• **PROBLEM**
Answer with a single number, the count of lines holding the word "JSON".

• **MATERIAL FOR THE TASK**
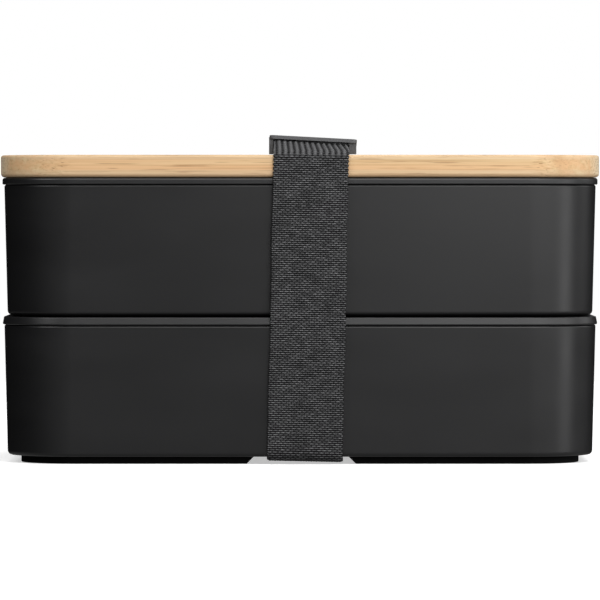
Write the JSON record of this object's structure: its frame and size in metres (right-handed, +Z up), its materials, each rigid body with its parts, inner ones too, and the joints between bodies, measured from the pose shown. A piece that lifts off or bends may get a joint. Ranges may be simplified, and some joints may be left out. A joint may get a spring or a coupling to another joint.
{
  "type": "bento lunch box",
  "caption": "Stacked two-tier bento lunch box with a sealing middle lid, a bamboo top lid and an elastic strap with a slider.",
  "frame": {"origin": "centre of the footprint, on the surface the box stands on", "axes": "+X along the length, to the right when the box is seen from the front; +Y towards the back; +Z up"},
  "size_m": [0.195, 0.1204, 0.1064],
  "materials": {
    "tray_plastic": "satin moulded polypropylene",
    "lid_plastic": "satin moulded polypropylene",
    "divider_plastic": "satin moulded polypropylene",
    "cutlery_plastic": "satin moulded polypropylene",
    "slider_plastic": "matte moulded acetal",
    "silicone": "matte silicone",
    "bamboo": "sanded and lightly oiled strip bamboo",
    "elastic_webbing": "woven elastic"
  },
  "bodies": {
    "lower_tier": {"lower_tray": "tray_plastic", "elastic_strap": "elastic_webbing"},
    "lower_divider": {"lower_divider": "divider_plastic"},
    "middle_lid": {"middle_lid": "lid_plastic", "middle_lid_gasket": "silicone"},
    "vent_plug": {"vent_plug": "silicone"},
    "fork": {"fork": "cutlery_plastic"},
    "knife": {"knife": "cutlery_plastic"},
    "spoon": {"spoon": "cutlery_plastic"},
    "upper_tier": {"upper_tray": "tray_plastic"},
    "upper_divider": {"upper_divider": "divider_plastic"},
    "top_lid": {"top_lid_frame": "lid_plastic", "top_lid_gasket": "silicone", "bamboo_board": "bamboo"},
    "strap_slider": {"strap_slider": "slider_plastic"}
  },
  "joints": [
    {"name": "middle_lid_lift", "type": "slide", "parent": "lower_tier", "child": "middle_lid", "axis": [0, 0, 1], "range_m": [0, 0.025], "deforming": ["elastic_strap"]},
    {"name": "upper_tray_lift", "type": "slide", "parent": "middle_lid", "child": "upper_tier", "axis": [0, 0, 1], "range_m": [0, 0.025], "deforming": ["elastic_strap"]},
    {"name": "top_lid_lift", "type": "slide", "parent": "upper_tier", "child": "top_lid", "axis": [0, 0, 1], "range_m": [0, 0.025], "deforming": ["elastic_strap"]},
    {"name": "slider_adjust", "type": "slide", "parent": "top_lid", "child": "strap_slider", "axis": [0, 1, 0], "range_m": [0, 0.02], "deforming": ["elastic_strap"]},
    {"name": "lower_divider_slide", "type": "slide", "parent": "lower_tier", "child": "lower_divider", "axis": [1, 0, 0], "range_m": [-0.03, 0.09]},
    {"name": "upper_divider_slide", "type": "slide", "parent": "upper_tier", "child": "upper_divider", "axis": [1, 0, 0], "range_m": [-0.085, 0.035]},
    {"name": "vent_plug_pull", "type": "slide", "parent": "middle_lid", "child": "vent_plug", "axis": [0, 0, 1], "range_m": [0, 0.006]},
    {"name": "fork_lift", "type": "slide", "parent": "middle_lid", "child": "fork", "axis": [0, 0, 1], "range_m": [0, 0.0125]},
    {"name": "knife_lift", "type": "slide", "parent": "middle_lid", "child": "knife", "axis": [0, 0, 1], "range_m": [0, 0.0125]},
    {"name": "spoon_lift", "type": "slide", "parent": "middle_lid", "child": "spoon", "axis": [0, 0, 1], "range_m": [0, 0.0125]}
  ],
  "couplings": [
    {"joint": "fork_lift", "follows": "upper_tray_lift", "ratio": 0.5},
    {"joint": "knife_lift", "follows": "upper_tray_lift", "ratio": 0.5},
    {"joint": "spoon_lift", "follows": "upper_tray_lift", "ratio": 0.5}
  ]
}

* * *

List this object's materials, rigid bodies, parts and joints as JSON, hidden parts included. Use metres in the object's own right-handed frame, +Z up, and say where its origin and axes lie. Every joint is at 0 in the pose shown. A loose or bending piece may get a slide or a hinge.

--

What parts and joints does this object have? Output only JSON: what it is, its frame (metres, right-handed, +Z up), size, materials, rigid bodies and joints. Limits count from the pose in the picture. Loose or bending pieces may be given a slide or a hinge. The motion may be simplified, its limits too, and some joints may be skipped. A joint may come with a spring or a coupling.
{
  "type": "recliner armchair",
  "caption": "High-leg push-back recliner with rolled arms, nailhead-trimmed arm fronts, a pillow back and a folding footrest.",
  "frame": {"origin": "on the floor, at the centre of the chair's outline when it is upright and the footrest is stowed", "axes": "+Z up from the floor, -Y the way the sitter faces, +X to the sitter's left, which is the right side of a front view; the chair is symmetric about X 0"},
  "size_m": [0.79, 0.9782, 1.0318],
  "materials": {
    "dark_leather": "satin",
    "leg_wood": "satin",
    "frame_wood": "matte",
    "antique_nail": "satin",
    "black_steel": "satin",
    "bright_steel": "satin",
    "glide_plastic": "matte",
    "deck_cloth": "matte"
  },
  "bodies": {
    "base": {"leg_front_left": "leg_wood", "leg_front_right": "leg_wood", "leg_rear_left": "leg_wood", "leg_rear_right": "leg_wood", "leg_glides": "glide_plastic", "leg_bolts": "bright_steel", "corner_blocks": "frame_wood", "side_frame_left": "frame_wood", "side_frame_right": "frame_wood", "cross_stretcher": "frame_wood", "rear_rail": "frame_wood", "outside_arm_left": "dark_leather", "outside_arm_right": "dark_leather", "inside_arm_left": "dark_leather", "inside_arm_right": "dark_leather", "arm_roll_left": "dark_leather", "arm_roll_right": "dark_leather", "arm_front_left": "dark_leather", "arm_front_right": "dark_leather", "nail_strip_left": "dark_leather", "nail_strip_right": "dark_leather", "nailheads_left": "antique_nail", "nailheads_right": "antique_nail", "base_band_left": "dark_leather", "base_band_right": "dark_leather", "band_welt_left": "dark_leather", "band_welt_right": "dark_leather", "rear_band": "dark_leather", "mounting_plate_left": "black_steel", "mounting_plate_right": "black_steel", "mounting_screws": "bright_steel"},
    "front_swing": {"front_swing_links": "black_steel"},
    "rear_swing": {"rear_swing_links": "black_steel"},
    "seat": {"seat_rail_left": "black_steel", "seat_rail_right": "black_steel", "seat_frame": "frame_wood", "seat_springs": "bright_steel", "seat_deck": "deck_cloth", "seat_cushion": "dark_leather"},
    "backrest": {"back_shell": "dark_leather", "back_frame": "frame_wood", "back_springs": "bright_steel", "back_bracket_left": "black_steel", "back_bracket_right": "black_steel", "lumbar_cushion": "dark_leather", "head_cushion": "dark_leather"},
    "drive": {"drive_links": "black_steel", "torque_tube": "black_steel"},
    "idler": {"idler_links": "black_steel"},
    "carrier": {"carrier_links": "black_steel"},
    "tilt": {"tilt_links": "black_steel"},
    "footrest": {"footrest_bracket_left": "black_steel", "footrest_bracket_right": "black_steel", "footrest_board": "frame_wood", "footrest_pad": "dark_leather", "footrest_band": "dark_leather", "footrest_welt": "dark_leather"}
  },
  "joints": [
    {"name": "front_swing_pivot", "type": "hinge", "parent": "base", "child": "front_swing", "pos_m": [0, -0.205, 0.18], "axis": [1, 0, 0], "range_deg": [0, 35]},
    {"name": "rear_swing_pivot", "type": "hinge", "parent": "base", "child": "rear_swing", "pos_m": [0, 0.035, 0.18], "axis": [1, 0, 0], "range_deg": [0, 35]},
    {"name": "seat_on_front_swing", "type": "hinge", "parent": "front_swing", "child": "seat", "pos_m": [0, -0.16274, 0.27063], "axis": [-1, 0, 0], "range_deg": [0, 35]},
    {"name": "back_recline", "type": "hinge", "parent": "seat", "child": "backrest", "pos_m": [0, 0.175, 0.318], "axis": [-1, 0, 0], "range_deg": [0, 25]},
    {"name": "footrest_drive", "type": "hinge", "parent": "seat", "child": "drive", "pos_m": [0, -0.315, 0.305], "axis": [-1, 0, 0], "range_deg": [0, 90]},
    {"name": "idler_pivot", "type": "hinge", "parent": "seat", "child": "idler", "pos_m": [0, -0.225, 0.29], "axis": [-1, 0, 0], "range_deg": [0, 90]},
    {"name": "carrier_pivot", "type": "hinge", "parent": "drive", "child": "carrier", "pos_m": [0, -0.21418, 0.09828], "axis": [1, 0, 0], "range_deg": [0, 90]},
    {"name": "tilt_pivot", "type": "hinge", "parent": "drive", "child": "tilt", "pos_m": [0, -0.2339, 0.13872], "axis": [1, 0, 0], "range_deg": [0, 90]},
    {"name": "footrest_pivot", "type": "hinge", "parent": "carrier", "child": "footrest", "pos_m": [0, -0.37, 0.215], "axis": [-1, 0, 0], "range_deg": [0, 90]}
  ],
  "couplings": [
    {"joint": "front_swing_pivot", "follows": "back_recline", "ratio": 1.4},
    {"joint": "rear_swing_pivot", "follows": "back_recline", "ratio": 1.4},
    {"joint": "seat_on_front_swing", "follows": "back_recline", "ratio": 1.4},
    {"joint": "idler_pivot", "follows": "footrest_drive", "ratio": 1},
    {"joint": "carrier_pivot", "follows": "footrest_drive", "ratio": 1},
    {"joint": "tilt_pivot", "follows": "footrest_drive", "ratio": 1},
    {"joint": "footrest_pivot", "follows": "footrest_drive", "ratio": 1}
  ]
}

• **THE SOLUTION**
3